- Born: November 4, 1958 (age 67) New Orleans, Louisiana, U.S.
- Occupations: Actress, singer
- Years active: 1967–1978

= Bayn Johnson =

American actress (born 1958)

Bayn Johnson (born November 4, 1958) is a former American actress, electric guitarist and singer. The high point of her career was the period from 1973 to 1975, during which she appeared as Kelly, a blonde member of the band the Short Circus, in the third and fourth seasons of the PBS children's television series The Electric Company.

==Early career==
Johnson got her first career break in the late 1960s, appearing opposite Bernadette Peters as the title character in the off-Broadway musical Curley McDimple, a pseudo-satirical tribute to Shirley Temple movies. She recorded a Christmas novelty song entitled Christmas Teddy Bear. On December 18, 1967, and January 8, 1968, she appeared on The Merv Griffin Show.
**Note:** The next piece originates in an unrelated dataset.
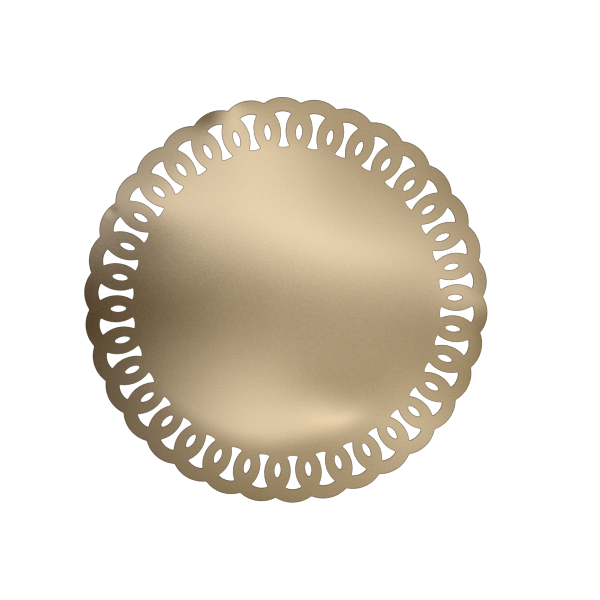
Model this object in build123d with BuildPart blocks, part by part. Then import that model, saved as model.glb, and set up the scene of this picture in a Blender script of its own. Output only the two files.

In 1969, she appeared as Happy Hollywood in the television show, What's It All About, World? and on December 30, she guest starred as Penny Rose in the twelfth episode of the second season of Lancer, 'Little Darling of the Sierras'. From 1969 to 1970, she made cameo appearances in the children's television series Sesame Street.

==The Short Circus==
In 1973, 14-year-old Johnson became a member of the Short Circus on the PBS television show The Electric Company. As Kelly, she replaced the recently departed Denise Nickerson, ultimately appearing in 260 episodes of the show. Johnson left The Electric Company in 1975 and was replaced by Janina Matthews.

==Later career==
After quitting The Electric Company, Johnson appeared on The Love Boat in 1977 and on Police Woman and Switch in 1978.